Steve Kerr on Guns: 'How Insane Are We?'

The coach of the Golden State Warriors has had enough

Steve Kerr, coach of the Golden State Warriors, has spoken out in favor of gun control. Kyle Terada/USA TODAY Sports

Last week, Golden State Warriors head coach Steve Kerr appeared on The TK Show, a podcast hosted by sportswriter Tim Kawakami of The Mercury News. The heavily favored Warriors had just lost to the Cleveland Cavaliers in Game 7 of the NBA Finals, and Kerr went through a painful, protracted dissection of what went wrong. He also spoke about the season finale of Game of Thrones and Kristin Hannah's The Nightingale, a World War II novel Kerr had read.

"Just a beautiful story," he said. "Very sad."

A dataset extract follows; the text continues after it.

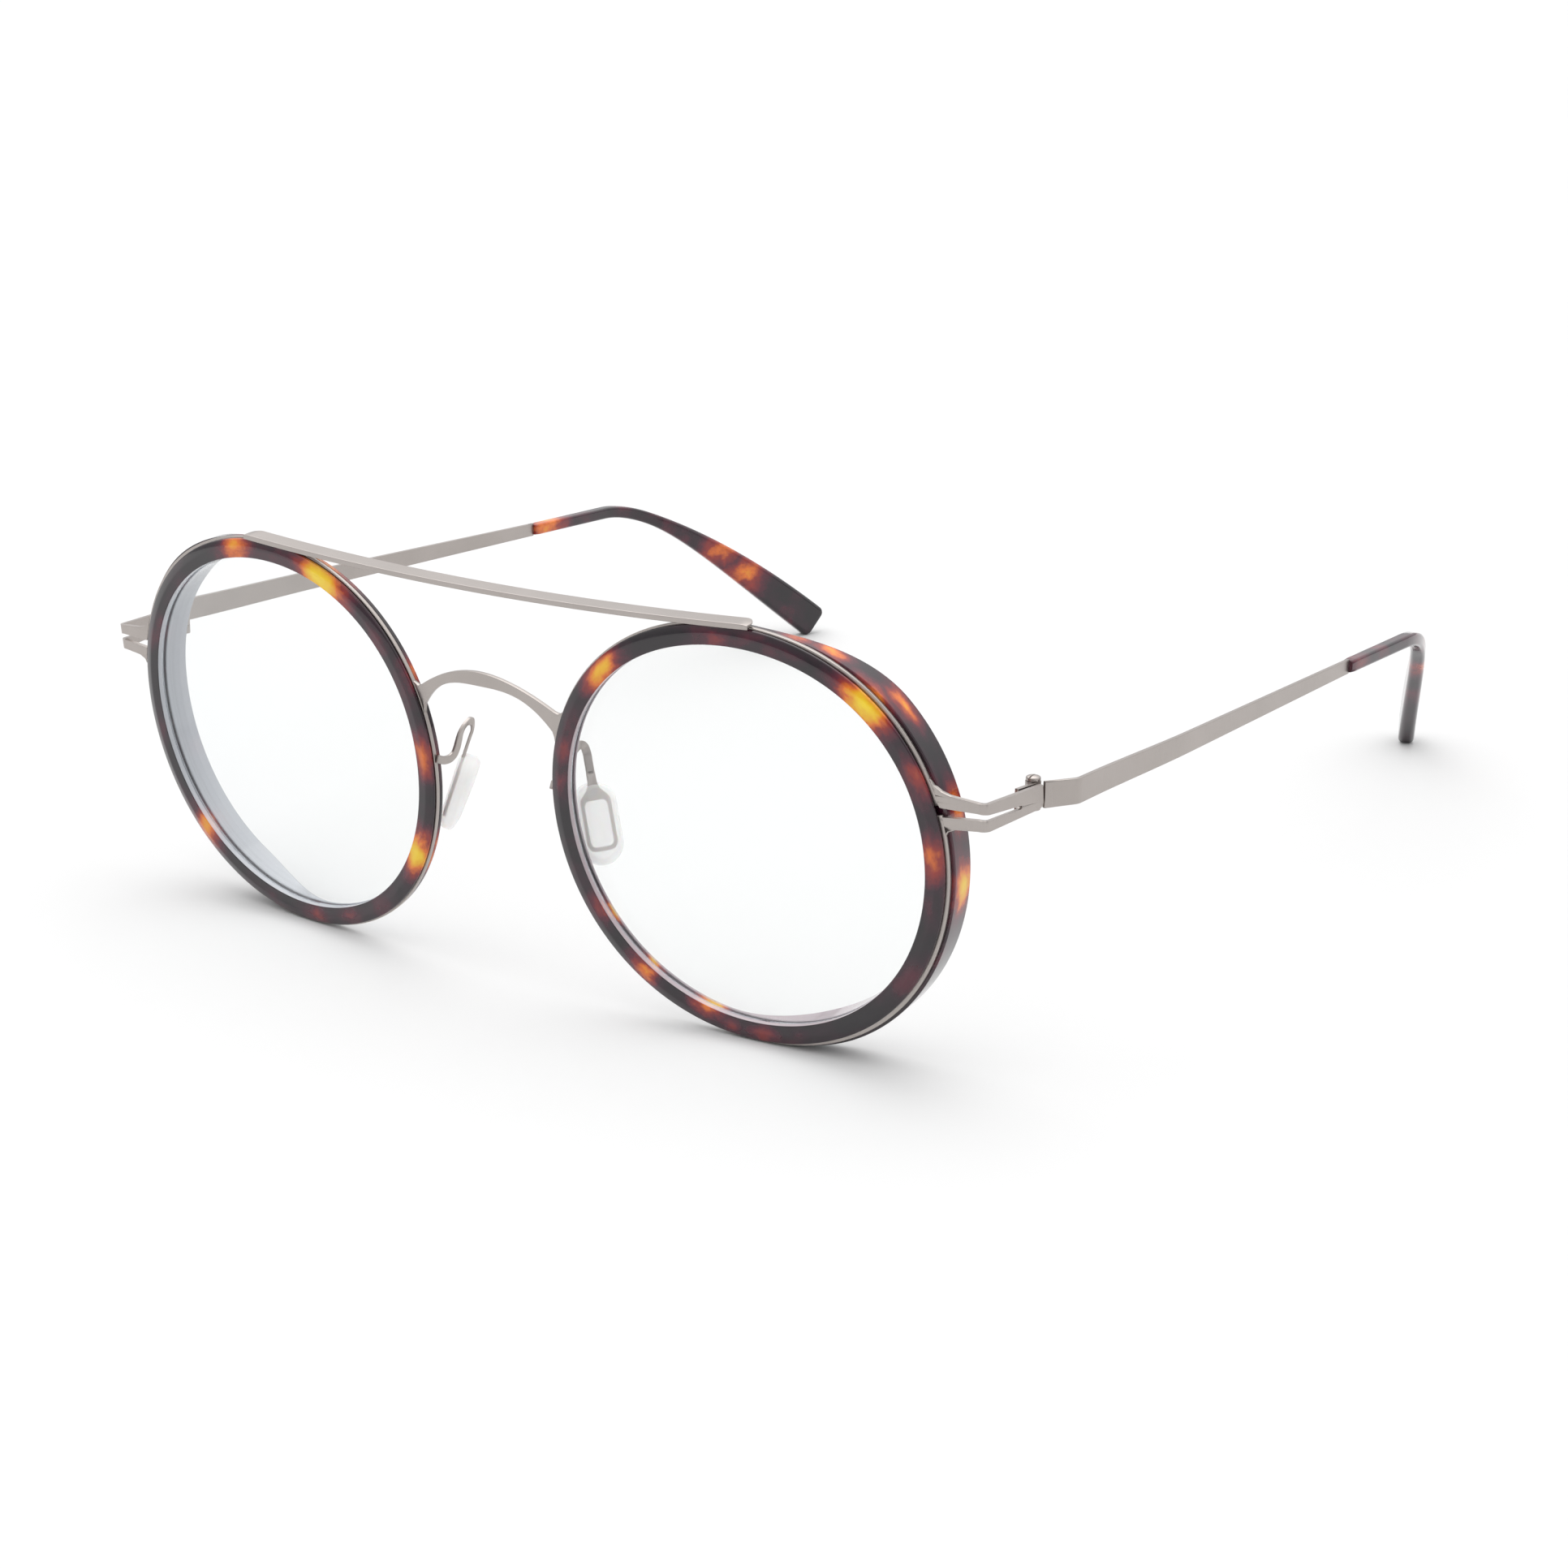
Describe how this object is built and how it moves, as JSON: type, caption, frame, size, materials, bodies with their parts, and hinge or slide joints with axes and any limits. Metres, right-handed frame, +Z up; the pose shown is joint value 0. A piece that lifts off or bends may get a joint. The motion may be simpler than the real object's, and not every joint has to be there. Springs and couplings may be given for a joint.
{
  "type": "half rim eyeglasses",
  "caption": "Round eyeglasses with dark acetate rims in a sheet-steel frame, a double bridge, folded pad arms, clear lenses and temples that fold on slotted screws.",
  "frame": {"origin": "centre of the footprint on the table, under the middle of the open eyeglasses", "axes": "+Z up from the table, -Y out of the front of the lenses, +Y back along the open temples, +X to the wearer's left"},
  "size_m": [0.1394, 0.1454, 0.0517],
  "materials": {
    "steel": "satin warm grey sheet",
    "acetate": "polished dark tortoiseshell",
    "silicone": "soft translucent",
    "lens": "clear demo lens"
  },
  "bodies": {
    "front": {"acetate_rim_left": "acetate", "acetate_rim_right": "acetate", "rim_band_left": "steel", "rim_band_right": "steel", "lens_left": "lens", "lens_right": "lens", "end_piece_left": "steel", "end_piece_right": "steel", "front_hinge_left": "steel", "front_hinge_right": "steel", "hinge_screw_left": "steel", "hinge_screw_right": "steel", "pad_arm_left": "steel", "pad_arm_right": "steel", "nose_pad_left": "silicone", "nose_pad_right": "silicone", "nose_bridge": "steel", "brow_bar": "steel"},
    "temple_left_body": {"temple_left": "steel", "temple_tip_left": "acetate", "temple_hinge_left": "steel"},
    "temple_right_body": {"temple_right": "steel", "temple_tip_right": "acetate", "temple_hinge_right": "steel"}
  },
  "joints": [
    {"name": "temple_left_fold", "type": "hinge", "parent": "front", "child": "temple_left_body", "pos_m": [0.06585, -0.05656, 0.03263], "axis": [0, 0.0695, 0.9976], "range_deg": [0, 85.5]},
    {"name": "temple_right_fold", "type": "hinge", "parent": "front", "child": "temple_right_body", "pos_m": [-0.06585, -0.05656, 0.03263], "axis": [0, -0.0695, -0.9976], "range_deg": [0, 76]}
  ]
}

At the half-hour mark, Kawakami thought the interview was over. He thanked Kerr for his time, his voice hastening the show toward its conclusion.

But Kerr wasn't through.

"One more thing," he interrupted. He said that, as a basketball coach, he doesn't often "get political," but he needed to get political because he needed to talk about guns. The shooting in Orlando, Florida, had just happened, and then the sit-in by House Democrats in favor of gun control. After that, nothing had happened, just as nothing had happened after Sandy Hook and Aurora and all the other massacres. The Republicans deemed the sit-in a stunt. The National Rifle Association (NRA) reminded us all that the Second Amendment was sacrosanct, apparently more than life itself.

This was making Kerr furious, more furious than the officiating during the Finals. "Our government is insane," he said. The lack of background checks is insane, he said, as is unthinking fealty to the Second Amendment by many in the GOP. He alluded to his own father's murder in 1984. "It just devastates me every time I read about this stuff."

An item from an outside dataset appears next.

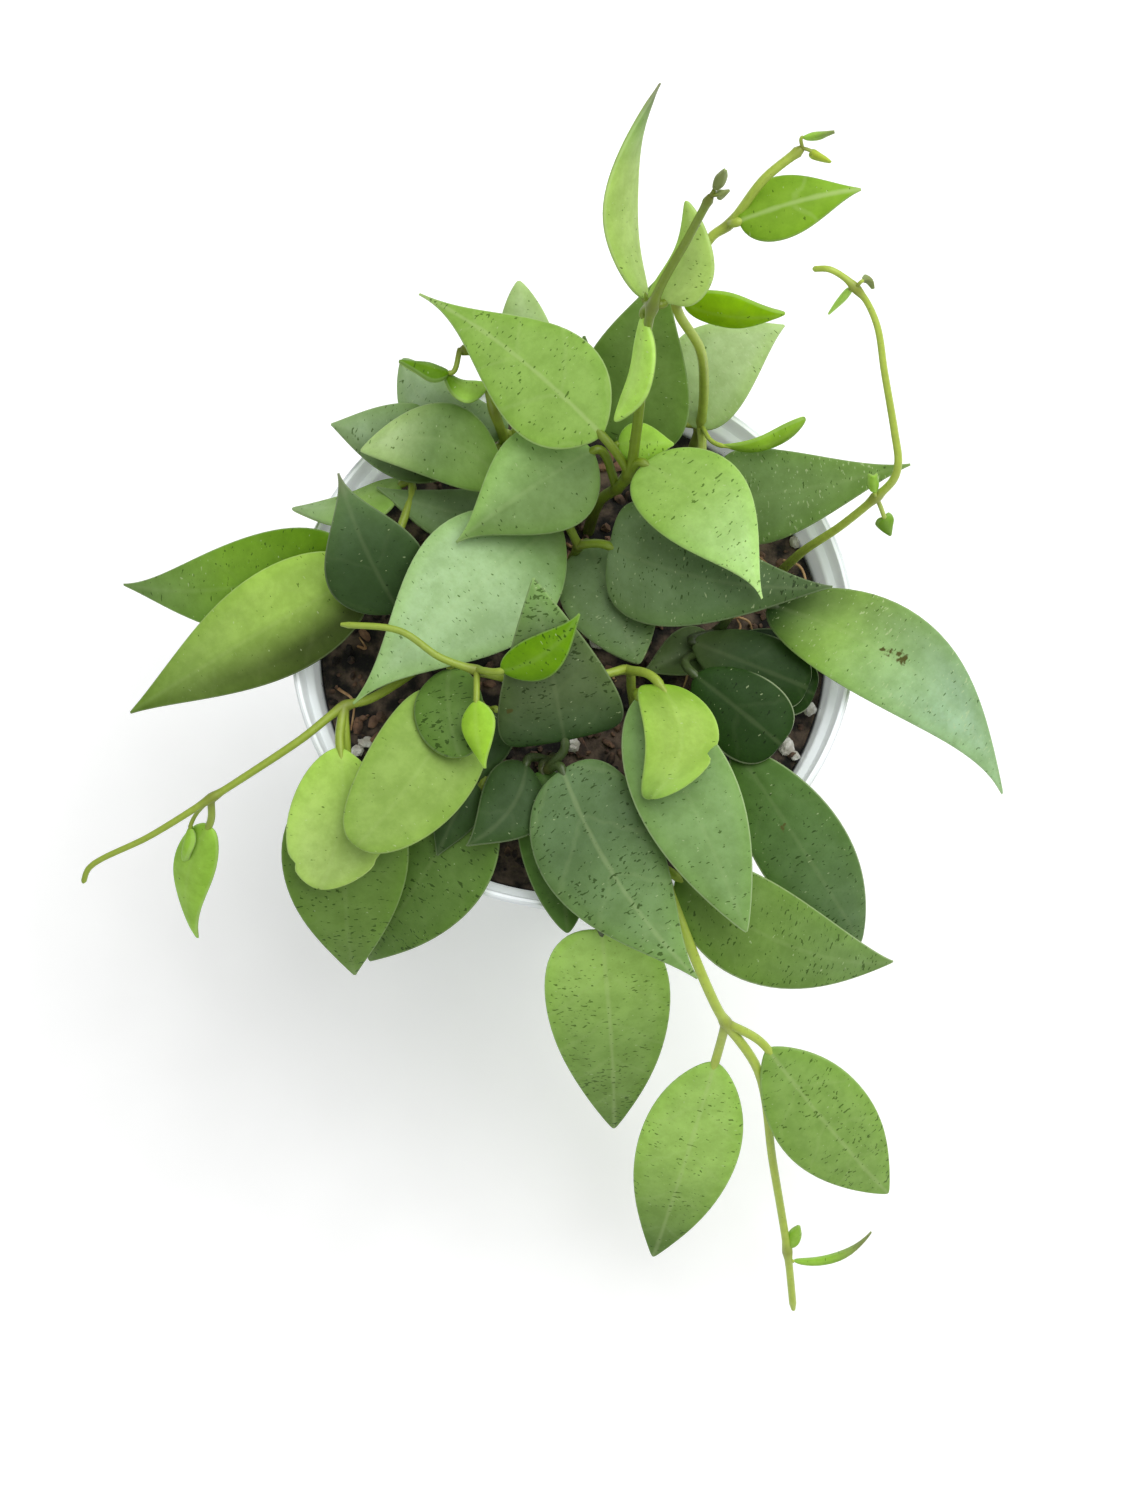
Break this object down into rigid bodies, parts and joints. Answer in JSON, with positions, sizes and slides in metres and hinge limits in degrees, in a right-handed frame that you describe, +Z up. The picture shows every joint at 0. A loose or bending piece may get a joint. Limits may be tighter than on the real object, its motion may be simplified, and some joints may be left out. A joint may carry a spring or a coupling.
{
  "type": "potted climbing plant",
  "caption": "Small climbing plant with mint green oval leaves and long trailing stems, growing in potting mix in a round thin-walled nursery pot.",
  "frame": {"origin": "centre of the pot's flat base", "axes": "+Z up; +Y away from the viewer of the picture"},
  "size_m": [0.1702, 0.1914, 0.1773],
  "materials": {
    "pot_plastic": "satin, slightly see-through white plastic",
    "potting_mix": "dark crumbly potting mix with white perlite",
    "mint_leaf": "satin leaf with a silvery sheen",
    "young_leaf": "satin bright young leaf",
    "green_leaf": "satin leaf with dark flecks",
    "deep_leaf": "satin dark leaf with silvery flecks"
  },
  "bodies": {
    "root": {"pot": "pot_plastic", "potting_mix": "potting_mix", "centre_vine": "mint_leaf", "back_vine": "young_leaf", "right_vine": "young_leaf", "curl_vine": "young_leaf", "left_vine": "young_leaf", "trailing_vine": "green_leaf", "front_right_spray": "deep_leaf", "left_spray": "green_leaf", "back_spray": "mint_leaf", "middle_spray": "mint_leaf", "front_left_spray": "green_leaf", "front_spray": "deep_leaf", "right_spray": "deep_leaf"}
  },
  "joints": []
}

I spoke to Kerr on Monday morning, and it is evident that his seemingly spontaneous outburst was, in fact, a statement of long-held conviction.

"It's been bothering me for a long time," he says. Kerr found the House sit-in, led in part by Representative John Lewis of Georgia, a civil rights icon, "inspiring," a welcome change to the usual put-ons of solemnity by Capitol Hill.

"It's not enough to send thoughts and prayers every time people get massacred," Kerr says. "People have to speak out. I've never really been one to use my sports status as a platform for anything, but I think it's important."

The NBA has aired commercials against gun violence, but this was something authentic and unvarnished. It was powerful because it was personal.

Kerr's father, Malcolm, was the president of the American University of Beirut when he was shot to death by Islamic jihad gunmen on January 18, 1984. Kerr was playing basketball for the University of Arizona at the time. He says while the murder of his father is "definitely a part of" his objection to our freewheeling gun culture, there are more immediate sources to his anger—and bewilderment. Like many others, he thinks the nation has gone mad. Indeed, a nation in which toddlers routinely kill themselves with guns very likely has.

He is utterly unconvinced by the NRA's assertion that a "bad guy with a gun" can be stopped only by a "good guy with a gun."

"How's that working out right now?" Kerr asks.

The position that more guns are the best antidote to gun violence is now championed by presumptive Republican presidential nominee Donald Trump, who has called himself "a very big Second Amendment person."

So is he troubled by Trump's rhetoric on guns? Kerr says he is troubled by "his rhetoric on a lot of things."

Some on the left would like to a see a national gun buyback program of the sort Australia instituted in 1996. Kerr thinks that a worthy political aim but notes that, with 300 million guns in the United States, it isn't likely to happen.

Instead, the Warriors coach offered what he thought was a more feasible proposal: background checks, combined with mandatory training on the proper usage of weapons. "It's so sensible," he says, "regardless of which side you're on."

While there's plenty of debate on how much such measures would do to attenuate gun violence, most everyone knows that the status quo will yield more Auroras, Orlandos and Sandy Hooks.

The last of these is especially troubling to Kerr: a slaughter of 20 children that saw no concession from the gun lobby, only more recalcitrance and more dishonest talking points about mental health and arming teachers, many of which Trump has reiterated in recent weeks, even after Orlando.

"How insane are we?" Kerr asks.

Kerr wonders if things would have been different if one of those murdered children in Connecticut had belonged to House Speaker Paul Ryan of Wisconsin. Would he be as unstinting in his defense of the gun lobby? Would he still hold the Second Amendment in such immensely high esteem?

Kerr tells me he is willing to serve as a spokesman for gun control, whatever that may mean. Judging by the internet's response, his voice was welcome in a debate dominated by politicians angling for elections. Kerr has to win ball games, not votes. If he complains about a referee's missed call, he could be fined thousands of dollars by the league. But there is no injunction against speaking the truth on guns, no rule against telling the nation what it needs to hear.